The narrowly focused FMC is a tough agency to sell against larger, more diverse departments and agencies in the competition for budget dollars.
Former FMC Chairman Richard Lidinsky said there is always room for the FMC to “streamline regulations and remove red tape,” but warned that the agency shouldn’t give up oversight of important industry matters such as protecting the nation’s ports and shippers against potential commercial abuses from newly formed liner carrier alliances.
Friedmann hopes the commission’s Regulatory Reform Task Force will actively reach out to shippers, forwarders and carriers to gather specific industry suggestions and recommendations.

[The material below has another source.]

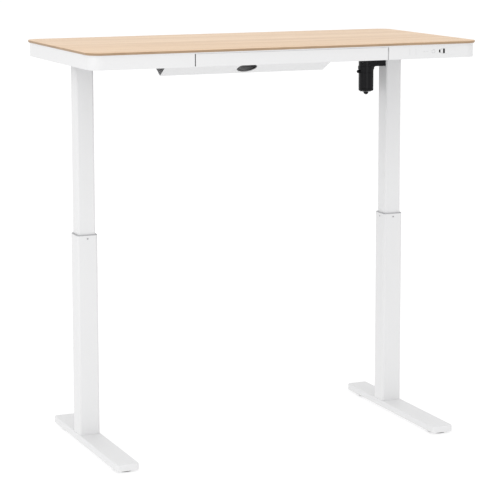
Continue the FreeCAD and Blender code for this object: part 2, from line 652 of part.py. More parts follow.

While it’s yet unclear how the task force will interface with the industry, Edward Greenberg, NCBFAA’s general counsel, said “it would be nice if it operated similar to the Commercial Customs Operations Advisory Committee (COAC), where government and industry sit at a table with each other to discuss ideas. We have found that [this format] serves as a better exchange of ideas.”
Powell said he’s been happy with the level of communication coming from the FMC.
“They’re not working in a vacuum,” he said. “We’re very pleased with what the FMC is doing.”
There is concern, however, that the FMC could lose steam behind programs like the Regulatory Reform Task Force in the coming year, especially if its operating budget is slashed by the Trump administration and Capitol Hill.
Lidinsky said the narrowly focused FMC is a tough agency to sell against larger, more diverse departments and agencies in the competition for budget dollars. But he said unlike other agencies, “the commission is used to doing business with less funds and a smaller group of people,” adding that he believes the FMC continues to serve an important purpose and will be around for many years to come.